* [Written problem]
Search the records for "this" and copy each line that holds it.

-- BEGIN --

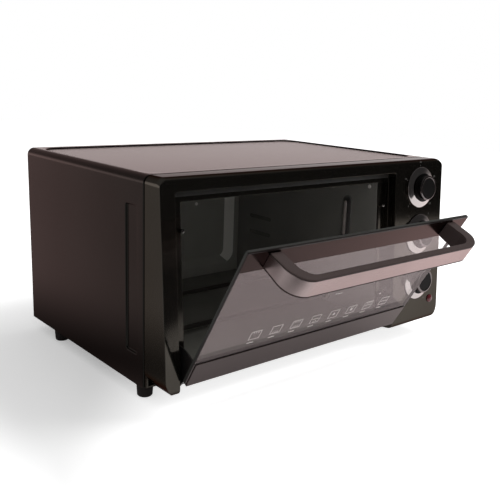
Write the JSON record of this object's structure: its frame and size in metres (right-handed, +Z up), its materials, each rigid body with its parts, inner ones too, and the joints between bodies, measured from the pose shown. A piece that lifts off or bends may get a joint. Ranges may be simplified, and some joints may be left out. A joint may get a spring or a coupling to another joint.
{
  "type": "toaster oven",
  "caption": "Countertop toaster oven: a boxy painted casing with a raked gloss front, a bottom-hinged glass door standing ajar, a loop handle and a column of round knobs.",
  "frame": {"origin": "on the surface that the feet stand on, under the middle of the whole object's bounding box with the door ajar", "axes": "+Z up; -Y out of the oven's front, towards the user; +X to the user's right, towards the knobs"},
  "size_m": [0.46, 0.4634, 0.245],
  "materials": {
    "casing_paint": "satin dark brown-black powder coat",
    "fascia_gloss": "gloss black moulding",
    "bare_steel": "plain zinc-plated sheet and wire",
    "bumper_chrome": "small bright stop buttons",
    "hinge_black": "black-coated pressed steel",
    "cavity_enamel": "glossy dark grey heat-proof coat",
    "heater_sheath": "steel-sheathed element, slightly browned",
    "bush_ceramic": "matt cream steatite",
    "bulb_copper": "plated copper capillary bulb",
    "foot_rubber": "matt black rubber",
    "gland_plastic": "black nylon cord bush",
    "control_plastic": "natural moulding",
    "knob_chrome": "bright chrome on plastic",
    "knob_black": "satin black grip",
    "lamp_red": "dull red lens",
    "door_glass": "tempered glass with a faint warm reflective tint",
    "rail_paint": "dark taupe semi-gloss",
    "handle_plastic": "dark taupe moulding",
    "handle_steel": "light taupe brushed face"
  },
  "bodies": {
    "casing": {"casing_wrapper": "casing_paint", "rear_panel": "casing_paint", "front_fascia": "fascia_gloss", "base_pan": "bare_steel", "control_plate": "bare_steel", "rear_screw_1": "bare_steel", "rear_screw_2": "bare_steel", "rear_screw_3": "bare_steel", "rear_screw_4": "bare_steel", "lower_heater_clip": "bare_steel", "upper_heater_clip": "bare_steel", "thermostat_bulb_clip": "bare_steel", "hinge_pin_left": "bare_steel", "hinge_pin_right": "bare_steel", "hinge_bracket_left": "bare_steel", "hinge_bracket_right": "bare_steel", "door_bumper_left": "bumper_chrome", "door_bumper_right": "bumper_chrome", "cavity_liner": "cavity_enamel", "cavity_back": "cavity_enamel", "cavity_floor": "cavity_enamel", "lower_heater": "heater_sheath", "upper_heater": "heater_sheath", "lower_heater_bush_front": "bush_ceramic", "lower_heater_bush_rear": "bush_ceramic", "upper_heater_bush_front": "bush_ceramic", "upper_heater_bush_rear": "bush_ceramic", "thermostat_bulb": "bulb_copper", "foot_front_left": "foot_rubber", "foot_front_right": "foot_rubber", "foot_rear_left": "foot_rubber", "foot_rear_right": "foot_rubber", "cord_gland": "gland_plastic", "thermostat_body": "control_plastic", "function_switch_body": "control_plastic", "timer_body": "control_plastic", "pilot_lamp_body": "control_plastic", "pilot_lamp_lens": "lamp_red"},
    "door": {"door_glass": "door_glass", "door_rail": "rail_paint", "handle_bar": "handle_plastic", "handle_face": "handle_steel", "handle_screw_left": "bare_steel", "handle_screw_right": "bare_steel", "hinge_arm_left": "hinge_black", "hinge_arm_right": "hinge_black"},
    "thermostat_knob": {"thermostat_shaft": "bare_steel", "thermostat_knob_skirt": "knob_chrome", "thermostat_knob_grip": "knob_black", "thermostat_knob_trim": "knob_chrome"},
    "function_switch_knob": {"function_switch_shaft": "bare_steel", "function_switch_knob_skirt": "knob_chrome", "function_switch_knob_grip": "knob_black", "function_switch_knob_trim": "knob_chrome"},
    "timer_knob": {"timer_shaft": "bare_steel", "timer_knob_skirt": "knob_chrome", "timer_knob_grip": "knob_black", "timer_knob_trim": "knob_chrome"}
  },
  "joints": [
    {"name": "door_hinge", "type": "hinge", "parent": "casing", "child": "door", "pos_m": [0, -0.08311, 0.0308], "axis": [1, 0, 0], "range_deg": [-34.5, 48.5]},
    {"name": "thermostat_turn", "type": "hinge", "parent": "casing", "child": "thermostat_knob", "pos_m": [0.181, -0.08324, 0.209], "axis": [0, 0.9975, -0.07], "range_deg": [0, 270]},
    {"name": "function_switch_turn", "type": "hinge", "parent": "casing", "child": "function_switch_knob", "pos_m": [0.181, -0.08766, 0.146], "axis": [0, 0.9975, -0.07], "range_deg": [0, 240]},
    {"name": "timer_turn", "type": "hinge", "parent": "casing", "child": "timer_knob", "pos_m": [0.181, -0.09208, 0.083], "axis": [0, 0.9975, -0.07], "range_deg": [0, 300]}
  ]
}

-- END --
-- BEGIN --

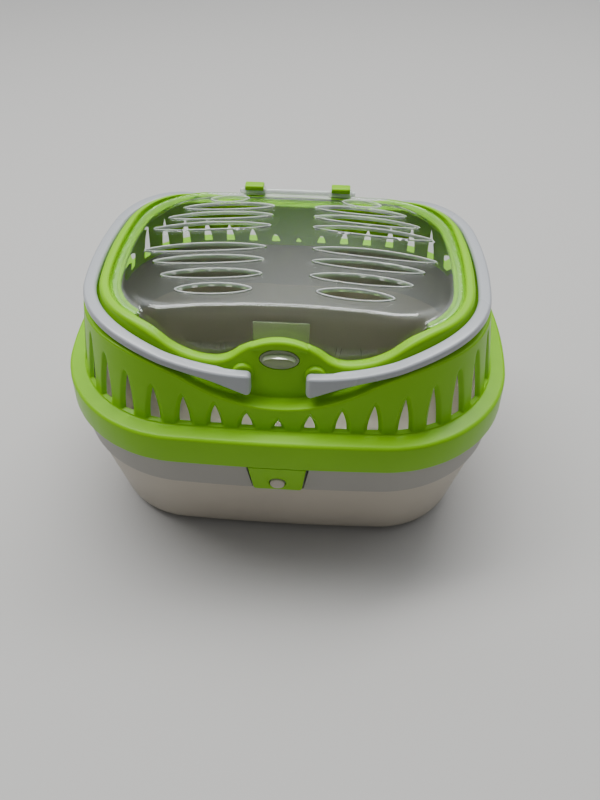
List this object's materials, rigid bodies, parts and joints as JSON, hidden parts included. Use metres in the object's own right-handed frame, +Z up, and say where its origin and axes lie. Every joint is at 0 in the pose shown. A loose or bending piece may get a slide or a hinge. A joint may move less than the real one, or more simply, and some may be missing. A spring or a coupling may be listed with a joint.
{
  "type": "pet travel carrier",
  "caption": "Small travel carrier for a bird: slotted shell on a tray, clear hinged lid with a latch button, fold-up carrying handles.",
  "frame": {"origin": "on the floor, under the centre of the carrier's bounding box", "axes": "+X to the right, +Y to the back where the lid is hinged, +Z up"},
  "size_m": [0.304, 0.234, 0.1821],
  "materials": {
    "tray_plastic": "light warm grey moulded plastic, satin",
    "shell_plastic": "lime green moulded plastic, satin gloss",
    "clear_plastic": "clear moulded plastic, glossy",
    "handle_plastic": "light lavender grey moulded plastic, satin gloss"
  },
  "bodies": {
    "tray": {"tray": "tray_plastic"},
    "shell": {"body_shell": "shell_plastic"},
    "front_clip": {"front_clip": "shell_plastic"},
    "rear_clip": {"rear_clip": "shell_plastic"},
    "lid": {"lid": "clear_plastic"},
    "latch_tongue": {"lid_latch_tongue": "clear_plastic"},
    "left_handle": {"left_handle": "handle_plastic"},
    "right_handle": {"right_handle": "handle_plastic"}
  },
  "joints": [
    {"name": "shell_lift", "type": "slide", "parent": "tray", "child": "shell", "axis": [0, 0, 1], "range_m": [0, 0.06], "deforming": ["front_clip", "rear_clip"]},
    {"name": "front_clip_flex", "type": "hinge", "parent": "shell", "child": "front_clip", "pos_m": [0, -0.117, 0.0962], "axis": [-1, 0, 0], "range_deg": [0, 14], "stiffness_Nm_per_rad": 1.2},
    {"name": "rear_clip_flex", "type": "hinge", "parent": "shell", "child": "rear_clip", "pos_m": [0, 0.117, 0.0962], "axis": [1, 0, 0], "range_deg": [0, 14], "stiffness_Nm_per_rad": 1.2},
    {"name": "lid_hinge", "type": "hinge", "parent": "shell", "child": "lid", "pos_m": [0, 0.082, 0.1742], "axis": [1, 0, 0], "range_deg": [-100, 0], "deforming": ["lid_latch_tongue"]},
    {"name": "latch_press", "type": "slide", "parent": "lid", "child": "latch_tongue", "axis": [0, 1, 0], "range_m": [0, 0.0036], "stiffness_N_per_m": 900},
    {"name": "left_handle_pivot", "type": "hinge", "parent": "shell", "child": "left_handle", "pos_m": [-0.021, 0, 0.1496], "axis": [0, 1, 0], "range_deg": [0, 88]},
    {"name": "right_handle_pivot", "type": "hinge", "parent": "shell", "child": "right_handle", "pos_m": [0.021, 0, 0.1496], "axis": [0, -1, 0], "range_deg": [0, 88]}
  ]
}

-- END --

* [Task output]
Write the JSON record of this object's structure: its frame and size in metres (right-handed, +Z up), its materials, each rigid body with its parts, inner ones too, and the joints between bodies, measured from the pose shown. A piece that lifts off or bends may get a joint. Ranges may be simplified, and some joints may be left out. A joint may get a spring or a coupling to another joint.
List this object's materials, rigid bodies, parts and joints as JSON, hidden parts included. Use metres in the object's own right-handed frame, +Z up, and say where its origin and axes lie. Every joint is at 0 in the pose shown. A loose or bending piece may get a slide or a hinge. A joint may move less than the real one, or more simply, and some may be missing. A spring or a coupling may be listed with a joint.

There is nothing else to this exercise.